Repeat the data verbatim.

==============================

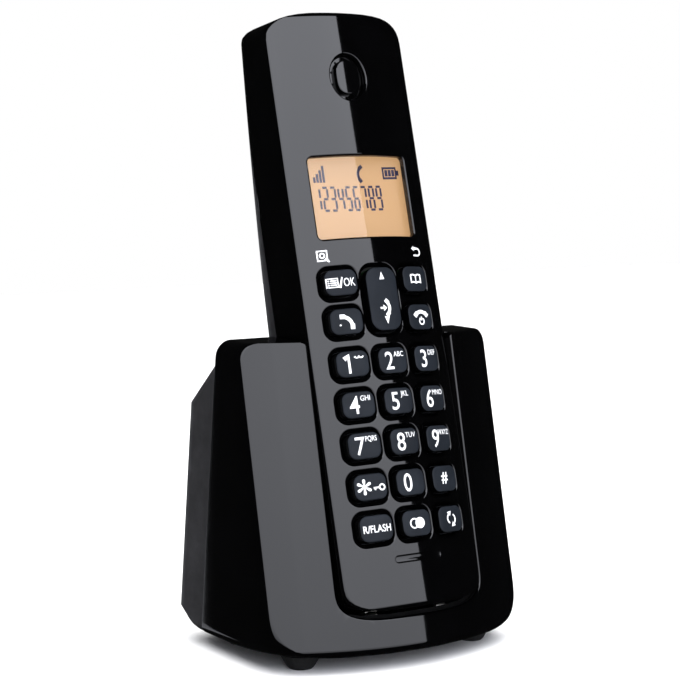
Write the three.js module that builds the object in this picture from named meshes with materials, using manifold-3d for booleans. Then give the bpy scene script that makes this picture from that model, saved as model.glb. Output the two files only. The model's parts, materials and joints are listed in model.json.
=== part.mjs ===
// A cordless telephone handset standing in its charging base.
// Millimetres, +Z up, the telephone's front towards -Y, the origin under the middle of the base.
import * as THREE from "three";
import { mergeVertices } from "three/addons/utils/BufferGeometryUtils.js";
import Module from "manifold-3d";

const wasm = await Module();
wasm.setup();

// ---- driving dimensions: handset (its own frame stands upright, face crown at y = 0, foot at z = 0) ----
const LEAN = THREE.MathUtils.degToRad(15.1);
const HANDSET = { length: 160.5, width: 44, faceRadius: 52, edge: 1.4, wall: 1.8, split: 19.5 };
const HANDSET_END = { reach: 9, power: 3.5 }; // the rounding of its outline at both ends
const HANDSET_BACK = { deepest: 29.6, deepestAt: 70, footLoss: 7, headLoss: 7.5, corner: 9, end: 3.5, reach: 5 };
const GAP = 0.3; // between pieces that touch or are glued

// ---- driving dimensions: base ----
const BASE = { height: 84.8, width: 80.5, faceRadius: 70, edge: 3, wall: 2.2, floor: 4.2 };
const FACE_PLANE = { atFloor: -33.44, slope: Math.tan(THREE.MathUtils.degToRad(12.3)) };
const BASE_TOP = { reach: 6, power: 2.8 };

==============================

» EXERCISE ANSWER
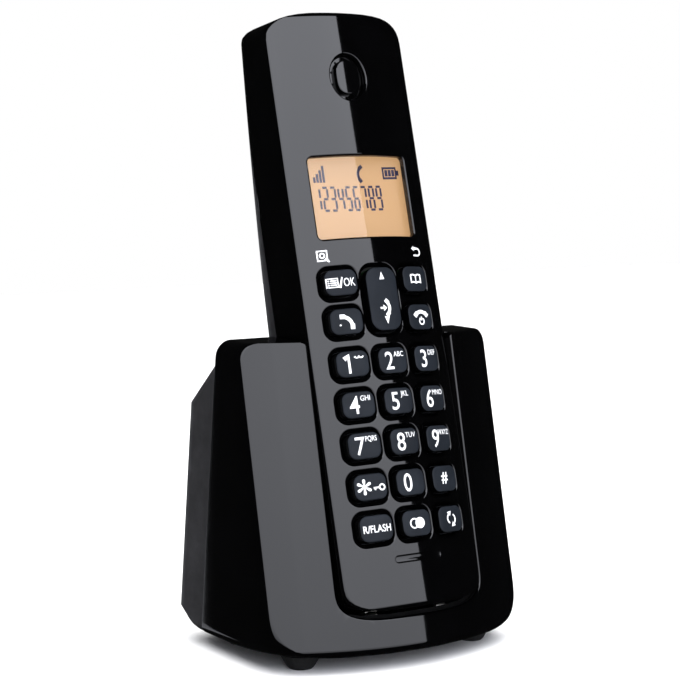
Write the three.js module that builds the object in this picture from named meshes with materials, using manifold-3d for booleans. Then give the bpy scene script that makes this picture from that model, saved as model.glb. Output the two files only. The model's parts, materials and joints are listed in model.json.
=== part.mjs ===
// A cordless telephone handset standing in its charging base.
// Millimetres, +Z up, the telephone's front towards -Y, the origin under the middle of the base.
import * as THREE from "three";
import { mergeVertices } from "three/addons/utils/BufferGeometryUtils.js";
import Module from "manifold-3d";

const wasm = await Module();
wasm.setup();

// ---- driving dimensions: handset (its own frame stands upright, face crown at y = 0, foot at z = 0) ----
const LEAN = THREE.MathUtils.degToRad(15.1);
const HANDSET = { length: 160.5, width: 44, faceRadius: 52, edge: 1.4, wall: 1.8, split: 19.5 };
const HANDSET_END = { reach: 9, power: 3.5 }; // the rounding of its outline at both ends
const HANDSET_BACK = { deepest: 29.6, deepestAt: 70, footLoss: 7, headLoss: 7.5, corner: 9, end: 3.5, reach: 5 };
const GAP = 0.3; // between pieces that touch or are glued

// ---- driving dimensions: base ----
const BASE = { height: 84.8, width: 80.5, faceRadius: 70, edge: 3, wall: 2.2, floor: 4.2 };
const FACE_PLANE = { atFloor: -33.44, slope: Math.tan(THREE.MathUtils.degToRad(12.3)) };
const BASE_TOP = { reach: 6, power: 2.8 };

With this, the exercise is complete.